UTRGV senior Kanea MacDonald is the director of “The Hobbit.” MacDonald has been working alongside Warren on many different levels, from assistant director for other UTRGV productions to instructor for the children’s theater camp.

With “The Hobbit” being her fifth time to direct a play alone, MacDonald keeps in mind that the Jeffers Theatre is what most film professionals and enthusiasts refer to as a thrust-style stage, in which the audience surrounds the stage on more than one side as opposed to a proscenium, where the audience is directly in front of the stage.

“This is a big thing I have to watch out for … along with the voice, considering articulation and projection, as well as other basic acting tools,” the 21-year-old said. “[And to] break the actors’ habit of always facing relatively the same way.”

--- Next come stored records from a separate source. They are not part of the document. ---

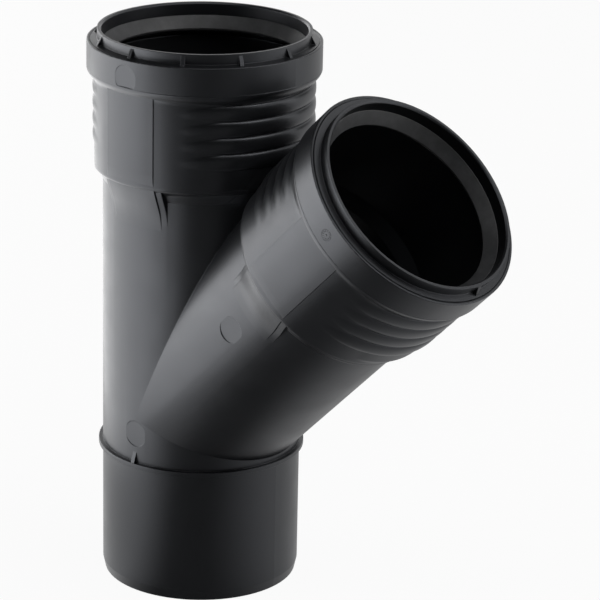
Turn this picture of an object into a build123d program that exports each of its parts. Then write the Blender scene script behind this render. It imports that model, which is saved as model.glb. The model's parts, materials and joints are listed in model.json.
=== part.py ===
"""Lateral wye fitting for a 90 mm drain pipe.

One moulding with a plain spigot below, a push-fit socket straight above it and a second push-fit
socket on a 45 degree branch. A rubber lip seal sits in the groove inside each socket.

Frame: the origin is the centre of the spigot's open end, +Z runs up the straight axis to the run
socket, and the branch leans towards +X. Heights in a socket are depths below its mouth.
"""

import os
from math import cos, radians, sin

from build123d import *

# Pipe that the fitting joins
pipe_radius = 45.0
wall = 3.1
pipe_clearance = 0.35

# Layout of the axes
branch_angle = 45.0
crossing_height = 84.0
leg_length = 171.5

# Spigot, stop ring and the mark above it
spigot_length = 61.0
spigot_lead_length = 4.5
spigot_lead_in = 1.0
ring_thickness = 2.0
ring_proud = 1.9
ring_mark_width = 2.0
ring_mark_setback = 0.2
ring_mark_height = 9.5

# Rim round each mouth, with its marks
rim_wall = 2.15
rim_lead_in = 0.25
rim_chamfer = 0.7
rim_height = 4.5
rim_mark_count = 12
rim_mark_width = 1.8
rim_mark_foot = 2.4
rim_mark_drop = 0.7

# Collar that holds the seal
collar_wall = 2.75
collar_slope = 0.6
collar_length = 12.0
collar_bevel_length = 5.3

# Seal and its groove
groove_top_depth = 5.7
groove_length = 9.0
groove_depth = 4.05
groove_bevel = 0.5
seal_gap = 0.1
seal_lip_clearance = 0.15
seal_heel_length = 4.2
seal_lip_thickness = 1.4

# Socket wall, its beads and its shoulder
run_socket_wall = 2.65
branch_socket_wall = 3.85
bead_count = 4
bead_width = 7.3
bead_slope_length = 2.2
bead_height = 1.35
shoulder_end_depth = 67.7
shoulder_slope = 2.3
pipe_stop_depth = 60.0
pipe_stop_length = 6.5

# Smooth land where the beads fade out, and the raised pad on it
land_proud = 2.0
land_shift = 4.0
land_drop_depth = 61.0
land_end_depth = 64.5
ramp_half_width = 16.1
ramp_lead = 6.0
ramp_end_depth = 79.0
pad_half_width = 13.4
pad_proud = 2.55
pad_end_depth = 81.0

# Round marks sunk into the outside
disc_radius = 6.0
disc_sink = 0.35
collar_disc_depth = 13.1
run_disc_height = 76.6
branch_disc_depth = 93.0

# Sizes that follow from those above
bore_radius = pipe_radius - wall
socket_bore_radius = pipe_radius + pipe_clearance
rim_radius = socket_bore_radius + rim_wall
groove_radius = socket_bore_radius + groove_depth
collar_radius = groove_radius + collar_wall
collar_top_depth = rim_height + collar_slope
collar_end_depth = collar_top_depth + collar_length
bead_start_depth = collar_end_depth + collar_bevel_length
ring_top = spigot_length + ring_thickness
ring_radius = pipe_radius + ring_proud
groove_end_depth = groove_top_depth + groove_length
run_height = crossing_height + leg_length
overcut = 5.0

lean = radians(branch_angle)
run_mouth = Plane(origin=(0, 0, run_height), x_dir=(1, 0, 0), z_dir=(0, 0, 1))
branch_mouth = Plane(
    origin=(leg_length * sin(lean), 0, crossing_height + leg_length * cos(lean)),
    x_dir=(cos(lean), 0, -sin(lean)),
    z_dir=(sin(lean), 0, cos(lean)),
)


def half_section(mouth: Plane) -> Plane:
    """Plane through a socket's axis: x is the radius, y is the height above the mouth."""
    return Plane(origin=mouth.origin, x_dir=mouth.x_dir, z_dir=-mouth.y_dir)


def socket_axis(mouth: Plane) -> Axis:
    """Axis of a socket, pointing out of its mouth."""
    return Axis(mouth.origin, mouth.z_dir)


def bead_points(socket_radius: float, top_depth: float) -> list[tuple[float, float]]:
    """Half section of one bead round a socket, from the valley above it to the one below."""
    crest = socket_radius + bead_height
    bottom_depth = top_depth + bead_width
    return [
        (crest, -top_depth - bead_slope_length),
        (crest, -bottom_depth + bead_slope_length),
        (socket_radius, -bottom_depth),
    ]


def leg_outside(mouth: Plane, leg_end_depth: float, socket_radius: float) -> Part:
    """Solid of one leg's outside: rim, collar, beads, socket wall, shoulder and plain tube."""
    shoulder_start_depth = shoulder_end_depth - shoulder_slope * (socket_radius - pipe_radius)
    beads = []
    for number in range(bead_count):
        beads += bead_points(socket_radius, bead_start_depth + number * bead_width)
    with BuildPart() as leg:
        with BuildSketch(half_section(mouth)):
            with BuildLine():
                Polyline(
                    (0, 0),
                    (rim_radius, 0),
                    (rim_radius, -rim_height),
                    (collar_radius, -collar_top_depth),
                    (collar_radius, -collar_end_depth),
                    (socket_radius, -bead_start_depth),
                    *beads,
                    (socket_radius, -shoulder_start_depth),
                    (pipe_radius, -shoulder_end_depth),
                    (pipe_radius, -leg_end_depth),
                    (0, -leg_end_depth),
                    close=True,
                )
            make_face()
        revolve(axis=socket_axis(mouth))
        for turn in range(rim_mark_count):
            with BuildSketch(half_section(mouth.rotated((0, 0, turn * 360 / rim_mark_count)))):
                with BuildLine():
                    Polyline(
                        (rim_radius - rim_wall / 2, -rim_mark_drop),
                        (rim_radius, -rim_mark_drop),
                        (rim_radius + rim_mark_foot, -collar_top_depth),
                        (rim_radius - rim_wall / 2, -collar_top_depth),
                        close=True,
                    )
                make_face()
            extrude(amount=rim_mark_width / 2, both=True)
    return leg.part


def leg_inside(mouth: Plane, leg_end_depth: float) -> Part:
    """Solid of one leg's hollow: lead-in, seal groove, socket bore, pipe stop and tube bore."""
    with BuildPart() as hollow:
        with BuildSketch(half_section(mouth)):
            with BuildLine():
                Polyline(
                    (0, overcut),
                    (socket_bore_radius + rim_lead_in + rim_chamfer + overcut, overcut),
                    (socket_bore_radius + rim_lead_in, -rim_chamfer),
                    (socket_bore_radius, -groove_top_depth),
                    (groove_radius, -groove_top_depth),
                    (groove_radius, -groove_end_depth),
                    (socket_bore_radius + groove_bevel, -groove_end_depth),
                    (socket_bore_radius, -groove_end_depth - groove_bevel),
                    (socket_bore_radius, -pipe_stop_depth),
                    (bore_radius, -pipe_stop_depth - pipe_stop_length),
                    (bore_radius, -leg_end_depth),
                    (0, -leg_end_depth),
                    close=True,
                )
            make_face()
        revolve(axis=socket_axis(mouth))
    return hollow.part


def land(mouth: Plane, crest: float) -> Part:
    """Smooth land over the beads on the -Y side, which sinks below them to either side."""
    with BuildPart() as body:
        with BuildSketch(mouth.offset(-land_end_depth)):
            with Locations((0, -land_shift)):
                Circle(crest - land_shift)
            with Locations((0, -crest)):
                Rectangle(2 * crest, 2 * crest, mode=Mode.INTERSECT)
        extrude(amount=land_end_depth - collar_end_depth)
        with BuildSketch(half_section(mouth)):
            with BuildLine():
                Polyline(
                    (0, -collar_end_depth),
                    (crest + overcut, -collar_end_depth),
                    (crest + overcut, -land_drop_depth),
                    (crest, -land_drop_depth),
                    (pipe_radius, -land_end_depth),
                    (0, -land_end_depth),
                    close=True,
                )
            make_face()
        revolve(axis=socket_axis(mouth), mode=Mode.INTERSECT)
    return body.part


def ramped_strip(mouth: Plane, crest: float, half_width: float, end_depth: float) -> Part:
    """Raised strip on the -Y side that runs from the collar and sweeps down into the tube."""
    with BuildPart() as strip:
        with BuildSketch(half_section(mouth)):
            with BuildLine():
                Polyline(
                    (pipe_radius, -end_depth),
                    (0, -end_depth),
                    (0, -collar_end_depth),
                    (crest, -collar_end_depth),
                    (crest, -land_drop_depth + ramp_lead),
                )
                Spline(
                    (crest, -land_drop_depth + ramp_lead),
                    (pipe_radius, -end_depth),
                    tangents=((0, -1), (0, -1)),
                )
            make_face()
        revolve(axis=socket_axis(mouth))
        with BuildSketch(mouth.offset(-end_depth)):
            with Locations((0, -crest)):
                Rectangle(2 * half_width, 2 * crest)
        extrude(amount=end_depth, mode=Mode.INTERSECT)
    return strip.part


def sunk_disc(mouth: Plane, depth: float, surface_radius: float) -> Part:
    """Cutter for one flat round mark, sunk into the side that faces -Y."""
    floor = surface_radius - disc_sink
    face = Plane(
        origin=mouth.origin - mouth.z_dir * depth - mouth.y_dir * floor,
        x_dir=mouth.x_dir,
        z_dir=-mouth.y_dir,
    )
    with BuildPart() as disc:
        with BuildSketch(face):
            Circle(disc_radius)
        extrude(amount=overcut)
    return disc.part


def lip_seal(mouth: Plane) -> Part:
    """Rubber ring in a socket's groove: a heel, and a lip pressed back as a fitted pipe holds it."""
    lip_radius = socket_bore_radius + seal_lip_clearance
    seat_radius = groove_radius - seal_gap
    heel_end_depth = groove_top_depth + seal_heel_length
    with BuildPart() as seal:
        with BuildSketch(half_section(mouth)):
            with BuildLine():
                Polyline(
                    (lip_radius, -groove_top_depth),
                    (seat_radius, -groove_top_depth),
                    (seat_radius, -heel_end_depth),
                    (lip_radius + seal_lip_thickness, -heel_end_depth),
                    (lip_radius + seal_lip_thickness, -groove_end_depth),
                    (lip_radius, -groove_end_depth),
                    close=True,
                )
            make_face()
        revolve(axis=socket_axis(mouth))
    return seal.part


def spigot_end() -> Part:
    """Ring cutter that leaves a slight cone on the spigot's end."""
    with BuildPart() as cone:
        with BuildSketch(Plane.XZ):
            with BuildLine():
                Polyline(
                    (pipe_radius - spigot_lead_in, 0),
                    (pipe_radius + overcut, 0),
                    (pipe_radius + overcut, spigot_lead_length),
                    (pipe_radius, spigot_lead_length),
                    close=True,
                )
            make_face()
        revolve(axis=Axis.Z)
    return cone.part


def stop_ring() -> Part:
    """Ring that stops the spigot in the next socket, with its small mark on the -Y side."""
    mark_root = pipe_radius - wall / 2
    mark_radius = ring_radius - ring_mark_setback
    with BuildPart() as ring:
        with BuildSketch(Plane.XY.offset(spigot_length)):
            Circle(ring_radius)
        extrude(amount=ring_thickness)
        with BuildSketch(Plane.YZ):
            with BuildLine():
                Polyline(
                    (-mark_root, spigot_length),
                    (-mark_radius, spigot_length),
                    (-mark_radius, ring_top),
                    (-mark_root, ring_top + ring_mark_height),
                    close=True,
                )
            make_face()
        extrude(amount=ring_mark_width / 2, both=True)
    return ring.part


legs = [
    (run_mouth, run_height, socket_bore_radius + run_socket_wall),
    (branch_mouth, leg_length, socket_bore_radius + branch_socket_wall),
]
outsides = [leg_outside(mouth, end, radius) for mouth, end, radius in legs]
hollows = [leg_inside(mouth, end) for mouth, end, radius in legs]
lands = [land(mouth, radius + land_proud) for mouth, end, radius in legs]
ramps = [
    ramped_strip(mouth, radius + land_proud, ramp_half_width, ramp_end_depth)
    for mouth, end, radius in legs
]
pads = [
    ramped_strip(mouth, radius + pad_proud, pad_half_width, pad_end_depth)
    for mouth, end, radius in legs
]
discs = [
    sunk_disc(run_mouth, collar_disc_depth, collar_radius),
    sunk_disc(run_mouth, run_height - run_disc_height, pipe_radius),
    sunk_disc(branch_mouth, branch_disc_depth, pipe_radius),
]
ring = stop_ring()
cone = spigot_end()

with BuildPart() as fitting_body:
    add(outsides)
    add(lands)
    add(ramps)
    add(pads)
    add(ring)
    add(hollows, mode=Mode.SUBTRACT)
    add(discs, mode=Mode.SUBTRACT)
    add(cone, mode=Mode.SUBTRACT)

with BuildPart() as run_socket_seal:
    add(lip_seal(run_mouth))

with BuildPart() as branch_socket_seal:
    add(lip_seal(branch_mouth))

pieces = {
    "fitting_body": fitting_body,
    "run_socket_seal": run_socket_seal,
    "branch_socket_seal": branch_socket_seal,
}
os.makedirs("parts", exist_ok=True)
for name, piece in pieces.items():
    piece.part.label = name
    export_step(piece.part, f"parts/{name}.step")
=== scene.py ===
"""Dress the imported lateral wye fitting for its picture.

The moulding keeps its CAD mesh and gets a satin anthracite plastic. A thin sleeve outside each
socket's wall rounds the beads, and a thin ring rounds the outer edge of its collar. Each rubber seal
is made again with its lip relaxed, as it stands before a pipe is pushed in. A small date dial of
plain marks goes on the branch socket's collar. Lengths are in metres, and depths in a socket are
below the outer side of its seal's groove.
"""

import json
import logging
from dataclasses import dataclass
from enum import Enum
from math import cos, pi, radians, sin, sqrt
from typing import Any

import bmesh
import bpy
from mathutils import Matrix, Vector


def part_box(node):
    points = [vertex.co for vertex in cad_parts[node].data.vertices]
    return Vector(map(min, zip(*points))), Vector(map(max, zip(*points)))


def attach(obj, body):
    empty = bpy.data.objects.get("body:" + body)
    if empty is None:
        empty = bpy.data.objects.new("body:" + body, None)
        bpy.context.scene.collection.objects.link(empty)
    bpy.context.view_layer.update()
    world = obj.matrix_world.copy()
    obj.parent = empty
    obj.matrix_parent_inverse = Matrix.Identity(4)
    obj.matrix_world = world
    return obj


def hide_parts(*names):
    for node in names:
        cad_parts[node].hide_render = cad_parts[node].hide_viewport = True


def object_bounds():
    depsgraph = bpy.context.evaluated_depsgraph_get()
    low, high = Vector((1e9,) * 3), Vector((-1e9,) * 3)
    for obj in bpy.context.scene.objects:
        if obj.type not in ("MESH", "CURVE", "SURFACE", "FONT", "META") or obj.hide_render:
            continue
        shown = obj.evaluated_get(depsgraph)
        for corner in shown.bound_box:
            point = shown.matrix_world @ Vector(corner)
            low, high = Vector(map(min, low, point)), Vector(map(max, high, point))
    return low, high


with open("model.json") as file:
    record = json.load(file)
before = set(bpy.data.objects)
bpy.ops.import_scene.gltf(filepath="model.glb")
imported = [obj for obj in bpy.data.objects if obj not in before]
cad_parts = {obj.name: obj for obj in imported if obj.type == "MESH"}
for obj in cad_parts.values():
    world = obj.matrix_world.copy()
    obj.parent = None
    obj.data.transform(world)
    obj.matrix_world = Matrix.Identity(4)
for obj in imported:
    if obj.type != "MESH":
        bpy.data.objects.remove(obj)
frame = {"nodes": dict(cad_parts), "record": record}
cad_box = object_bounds()

log = logging.getLogger("wye")

MM = 0.001
BODY = "root"
PICTURE_WIDTH = 600
SENSOR_WIDTH_MM = 36.0
RUN_WALL_RADIUS = 48.0 * MM
BRANCH_WALL_RADIUS = 49.2 * MM
NOISE_LOW = 0.3
NOISE_HIGH = 0.7

Section = list[tuple[float, float]]
Point = tuple[float, float, float]
Colour = tuple[float, float, float, float]

WHITE: Colour = (1.0, 1.0, 1.0, 1.0)


class Slot(Enum):
    """The record's material slots."""

    BODY = "body"
    SEAL = "seal"


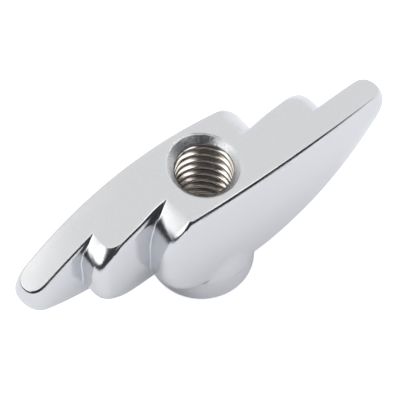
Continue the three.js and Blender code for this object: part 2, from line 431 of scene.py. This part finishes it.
class Builder:
    """A bmesh that notes how worn each point is, how far it lies in a recess for painted shade, and
    where it was machined.
    """

    def __init__(self):
        self.mesh = bmesh.new()
        self.wear = self.mesh.verts.layers.float.new("wear")
        self.recess_shade = self.mesh.verts.layers.float.new("recess_shade")
        self.machined = self.mesh.verts.layers.float.new("machined")

    def point(self, place, wear=0.0, recess_shade=0.0):
        vertex = self.mesh.verts.new(place)
        vertex[self.wear] = wear
        vertex[self.recess_shade] = recess_shade
        return vertex

    def ring(self, places, wear=0.0, recess_shade=0.0):
        return [self.point(place, wear, recess_shade) for place in places]

    def bridge(self, upper, lower):
        """Quads between two closed rings with the same number of points."""
        for index, (a, b) in enumerate(zip(upper, lower)):
            after = (index + 1) % len(upper)
            self.mesh.faces.new((a, b, lower[after], upper[after]))

    def fill(self, outer, inner, height_at, spacing):
        """Even triangles between two rings that lie one inside the other in plan."""
        rim = outer + inner
        places = [vertex.co.xy / MM for vertex in rim]
        edges = closed_edges(0, len(outer)) + closed_edges(len(outer), len(inner))
        places += grid_clear_of(places, spacing / MM)
        found, _, faces, sources = delaunay_2d_cdt(places, edges, [], 0, 1e-6, True)[:4]
        middles = [sum((found[index] for index in face), Vector((0, 0))) / 3 for face in faces]
        kept = within(middles, places[:len(outer)]) & ~within(middles, places[len(outer):len(rim)])
        corners = {}
        for face in (face for face, keep in zip(faces, kept) if keep):
            for index in face:
                if index not in corners:
                    source = sources[index][0] if sources[index] else len(rim)
                    spot = found[index] * MM
                    corners[index] = (
                        rim[source] if source < len(rim)
                        else self.point((spot.x, spot.y, height_at(spot.x, spot.y))))
            self.mesh.faces.new([corners[index] for index in face])

    def piece(self, name, material):
        """Turns the bmesh into a smooth object in the scene."""
        bmesh.ops.recalc_face_normals(self.mesh, faces=self.mesh.faces)
        data = bpy.data.meshes.new(name)
        self.mesh.to_mesh(data)
        self.mesh.free()
        data.materials.append(material)
        data.shade_smooth()
        data.set_sharp_from_angle(angle=SHARP_ANGLE)
        made = bpy.data.objects.new(name, data)
        bpy.context.scene.collection.objects.link(made)
        return made


def within(places, outline):
    """For each place, whether it lies inside the closed outline."""
    x, y = np.array([place[:] for place in places]).T[:, :, None]
    start = np.array([point[:] for point in outline])
    end = np.roll(start, -1, axis=0)
    straddles = (start[:, 1] > y) != (end[:, 1] > y)
    rise = np.where(end[:, 1] == start[:, 1], 1, end[:, 1] - start[:, 1])
    crossing = start[:, 0] + (y - start[:, 1]) * (end[:, 0] - start[:, 0]) / rise
    return np.sum(straddles & (crossing > x), axis=1) % 2 == 1


def closed_edges(start, count):
    return [(start + index, start + (index + 1) % count) for index in range(count)]


def grid_clear_of(rim, spacing):
    """A staggered grid over the rim's box, without the points that crowd the rim."""
    tree = KDTree(len(rim))
    for index, place in enumerate(rim):
        tree.insert((place.x, place.y, 0), index)
    tree.balance()
    low = Vector((min(p.x for p in rim), min(p.y for p in rim)))
    high = Vector((max(p.x for p in rim), max(p.y for p in rim)))
    points = []
    row_height = spacing * ROW_SHARE
    rows = int((high.y - low.y) / row_height)
    columns = int((high.x - low.x) / spacing)
    for row in range(1, rows + 1):
        for column in range(columns + 1):
            place = Vector((low.x + (column + row % 2 / 2) * spacing, low.y + row * row_height))
            if tree.find((place.x, place.y, 0))[2] > spacing * CLEAR_SHARE:
                points.append(place)
    return points


def shrink(points, distance):
    """The same closed outline, moved inwards."""
    moved = []
    for index, point in enumerate(points):
        along = points[(index + 1) % len(points)] - points[index - 1]
        moved.append(point + Vector((-along.y, along.x)).normalized() * distance)
    return moved


# -------------------------------------------------------------- wing body


def wall_levels():
    """Shares of the height that get a ring, close together where the walls bend."""
    edge = [EDGE_SHARE * (1 - math.cos(math.radians(turn))) for turn in range(0, 91, 15)]
    shoulder = [SHOULDER_SHARE * (1 - math.cos(math.radians(turn))) for turn in range(25, 91, 5)]
    side = [mix(SHOULDER_SHARE, FOOT_SHARE, step / 12) for step in range(1, 13)]
    foot = [mix(FOOT_SHARE, 1, math.sin(math.radians(turn))) for turn in range(10, 91, 10)]
    return edge + shoulder + side + foot


def edge_wear(share):
    """Wear is strongest half way round the top edge and again at the foot."""
    top = 1 - abs(share / EDGE_SHARE - 0.5) * 1.2
    foot = (share - FOOT_SHARE) / (1 - FOOT_SHARE)
    return max(0.0, top, FOOT_WEAR * foot)


def notch_shade(point, share):
    """How far a point of the walls lies inside one of the notches, 0 to 1, which sets the painted shade
    there.
    """
    corners = (
        Vector((end_reach(FEATHER_END, share), OUTER_STEP_Y)),
        Vector((end_reach(LOBE_END, share), INNER_STEP_Y)),
    )
    nearest = min(min((point - corner).length, (point + corner).length) for corner in corners)
    return 1 - smooth(nearest / NOTCH_SHADE_REACH)


def wall_ring(builder, share, sizes):
    places = []
    for flat in plan_outline(share, sizes):
        height = mix(top_height(flat.x, flat.y), underside_height(flat.x), share)
        flat = make_room_for_boss(flat, height, sizes.boss_radius)
        places.append((flat.x, flat.y, height))
    ring = builder.ring(places, wear=edge_wear(share))
    # Painted shade in the notches: none at the top edge, full a little way down
    for vertex in ring:
        vertex[builder.recess_shade] = notch_shade(vertex.co.xy, share) * smooth(share / NOTCH_SHADE_START)
    return ring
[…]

Theater performance junior Johnathan Tamez will be playing Gandalf. Tamez got the role during a series of improv games where MacDonald would tell the participants what to do–similar to seeing whether the actors were able to adapt to different acting scenarios on command.

“It wasn’t until close to the very end that she actually had us read certain parts and one of the parts she had me read was Gandalf and I’m guessing based on how I did she thought, ‘Oh, he should be Gandalf,’” Tamez, 22, said. “He’s a character that has a lot of power, or authority, in a sense.”

Tamez’s passion for acting stems from taking drama class in middle and high schools. However, he said theater wasn’t taken as seriously during primary education because it wasn’t a passion of theirs. However, when he began college, fellow theater majors shared the same enthusiasm and vigor that took theater to a whole new level for Tamez. His role as Gandalf will be Tamez’s first ever play performance for the university.

“It is a bit nerve-racking because not only is it the audience, but it’s also the faculty,” he said. “In a sense, it’s kind of my introduction since it’s my first performance, so [the faculty] probably still sees me as the new guy.”

The play has a playful feel to it; that way, audience members can join the actors on stage in the world of imagination.

“I hope that we are able to … inspire creativity in the minds of audience members of all ages,” MacDonald said. “Hopefully, [it] gets kids excited about theater and storytelling, encouraging them to put the cell phones down and go play outside. Play dress-up, play pretend. Create. The same can be said for adults, who tend to get that spirit squashed somewhere in the process of becoming ‘grown-ups.’”

“The Hobbit” is scheduled at 7 p.m. Thursday and Friday, at 2 and 7 p.m. Saturday and at 2 p.m. Sunday. General admission is $3 per person.